>> BEGIN SUPPLIED INFORMATION
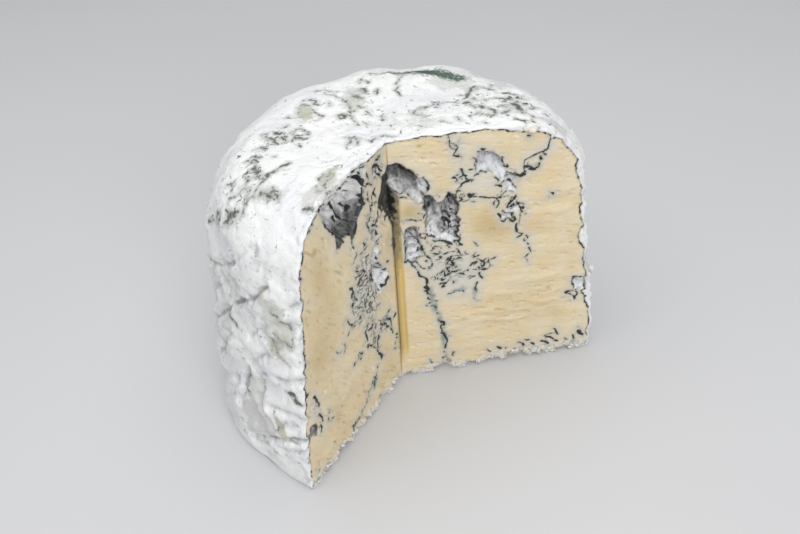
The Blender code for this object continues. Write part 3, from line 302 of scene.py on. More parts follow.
# Hollows: depth (below zero: a ledge that stands up from the floor to this depth), tilt of the floor in
# degrees, how light its deep end and its shallow end are (painted shade over the lining's own grey), how
# bluish, outline
RIGHT_HOLLOWS = (
    (5.5, 70, 0.08, 0.36, 0.1, (0, 98.4, 2.5, 98.6, 4, 98.2, 5.1, 97, 6, 95.9, 7.3, 95.6, 8.1, 94,
     8.7, 92.3, 9.7, 91.6, 11.3, 92, 12.4, 90.2, 13.3, 88.3, 12.7, 86.2, 11.5, 84.6, 10.6, 81.8, 9, 82,
     7.6, 84, 5.6, 86.3, 3.8, 86.9, 1.4, 87.6, 0.4, 89.5, 0, 91)),
    (-1.2, 60, 0.50, 0.80, 0.2, (0.2, 91.3, 3.6, 90.7, 6, 89, 8, 87, 9.6, 85.4, 11, 84, 10.6, 81.8, 9, 82,
     7.6, 84, 5.6, 86.3, 3.8, 86.9, 1.4, 87.6, 0.4, 89.5)),
    (-2.0, 90, 0.56, 0.84, 0.7, (9.4, 90.8, 11, 91.4, 12.2, 90, 12.9, 88.4, 12.4, 86.6, 11.4, 85.4,
     10.6, 86.4, 10.2, 88.4)),
    (6.0, 75, 0.20, 0.46, 0.2, (11.2, 84.6, 13.5, 84.2, 14.6, 82.6, 15.5, 81, 17, 80.8, 18.6, 81.6,
     20, 83.9, 21.8, 83.3, 22.4, 81.5, 22.9, 80.2, 23.6, 78.4, 22.7, 76, 22.5, 74.4, 23.8, 72.3,
     23.3, 70.2, 22.5, 68, 22.3, 66, 23.7, 64, 23.9, 61.1, 22.6, 61.7, 20.4, 62.6, 18.5, 63.5, 16, 64.7,
     14.5, 66.5, 12.5, 67.6, 11.6, 70, 11.2, 73, 12.4, 77, 10.8, 79, 11.3, 82)),
    (-1.0, 70, 0.86, 1.0, 0.2, (11.8, 70.5, 14.5, 71.3, 15.5, 69.5, 16.2, 67.5, 17, 66.4, 19, 66, 21, 65,
     22.3, 63.2, 20.2, 63.5, 18.5, 64.6, 16.5, 65.3, 14.5, 67, 12.4, 68)),
    (-1.6, 90, 0.50, 0.80, 0.3, (19.2, 79, 21.4, 79.6, 22.4, 77, 21.8, 74.4, 22.6, 71.6, 22, 68.6,
     20.4, 67.4, 19.4, 70, 20.2, 73, 19, 76)),
    (2.6, 90, 0.36, 0.56, 0.5, (4.2, 70, 5, 71.6, 6.2, 72.1, 8.2, 71.6, 9.5, 69, 9.4, 66.5, 9.9, 64,
     9.7, 62, 10.5, 60, 9.5, 58.4, 8.2, 57, 6.8, 56.3, 5, 57.1, 3.8, 57.3, 3.9, 60, 4, 64, 3.8, 67)),
    (4.2, 78, 0.56, 1.0, 0.7, (30.2, 98.8, 31.6, 99.4, 32.4, 98.5, 34.8, 97.7, 37.2, 95.6, 38.2, 94.4,
     38.8, 92, 40, 90.6, 40.6, 89, 39.6, 87.3, 38.8, 86.2, 37.4, 87, 36.2, 89.3, 35, 90.2, 32.2, 90.3,
     31.2, 90.7, 29.4, 89.6, 29.2, 92, 30.2, 95.2, 29.6, 96.8)),
    (1.3, 80, 0.70, 0.86, 0.5, (40.2, 88.6, 43, 88.2, 43.6, 86.6, 42.6, 83.8, 43.3, 81.2, 40.2, 81.4,
     38.9, 83.6, 40, 85.6)),
    (2.2, 80, 0.55, 0.80, 0.4, (68, 37.8, 70.4, 37, 72.2, 37.4, 73.2, 34, 72.8, 30.8, 70, 31.1, 68.2, 32,
     67.2, 34.6)),
    (1.2, 85, 0.62, 0.82, 0.3, (40.8, 75.2, 42.4, 77.2, 43.8, 76, 46.4, 75, 46.3, 73.4, 44.8, 72.4,
     42.6, 72, 40.4, 72.8)),
    (0.8, 85, 0.7, 0.85, 0.5, (38.2, 72, 40, 71.9, 42.2, 71.4, 42.2, 70.6, 40.6, 70.2, 38.8, 69.8)),
    (0.9, 85, 0.7, 0.86, 0.3, (14.6, 49.2, 16, 50.4, 17.4, 49.6, 17.2, 48.2, 16, 47.9)),
)
LEFT_HOLLOWS = (
    (7.0, 82, 1.25, -0.16, 0.0, (13.2, 106.2, 20, 105.8, 28, 104.9, 34, 104.4, 38.2, 104.9, 37.4, 102,
     36.8, 99.4, 35.8, 96.8, 34, 94, 32.4, 92.3, 32, 89, 32.2, 86.4, 30.4, 85.4, 28.9, 87.3, 25.2, 87.5,
     24, 86, 23.7, 83, 22.6, 84.6, 21.2, 86.8, 20.4, 89.2, 18.6, 90.2, 15.8, 92.2, 16.3, 96, 15.4, 100)),
    (0.4, 82, 0.72, 0.72, 0.0, (13, 110, 13, 105.4, 20, 105, 28, 104, 34, 103.6, 38.6, 104, 40, 108)),
    (3.6, 70, 0.56, 1.0, 0.5, (9, 62.5, 10.4, 66, 12.6, 66.6, 14.1, 64.3, 14.4, 61.5, 13.4, 58.6,
     12.3, 57, 12.4, 54, 12.2, 52.3, 10.4, 51.4, 9.4, 53.4, 7.8, 54.6, 5.4, 55.3, 4.8, 57.2, 6.2, 59.2)),
    (2.2, 80, 0.10, 0.32, 0.4, (54, 26, 55, 28.2, 57, 28.6, 58.2, 28.2, 58.4, 26.4, 60, 26.6, 59.4, 24.6,
     58.2, 22.8, 57, 23.8, 56, 22.2, 55, 21.9, 54.5, 24)),
    (0.9, 85, 0.40, 0.60, 0.3, (9.4, 79.6, 12.4, 80.4, 13.4, 77.4, 12.4, 75, 10.4, 75, 9.7, 77)),
    (0.8, 85, 0.45, 0.62, 0.1, (5.6, 39, 8, 38.8, 10, 38.4, 10.4, 36.8, 8.4, 35.4, 6.6, 34.2, 5, 34.6,
     5.8, 36.6)),
    (0.8, 80, 0.55, 0.75, 0.3, (10, 73.6, 12.6, 73.4, 13.6, 71, 13.6, 68.6, 12.4, 67, 10.4, 66.8, 10, 69)),
)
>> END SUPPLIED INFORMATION
TASK
Using the listing, copy every line where the word "from" shows up.

OUTPUT BELOW
The Blender code for this object continues. Write part 3, from line 302 of scene.py on. More parts follow.
# Hollows: depth (below zero: a ledge that stands up from the floor to this depth), tilt of the floor in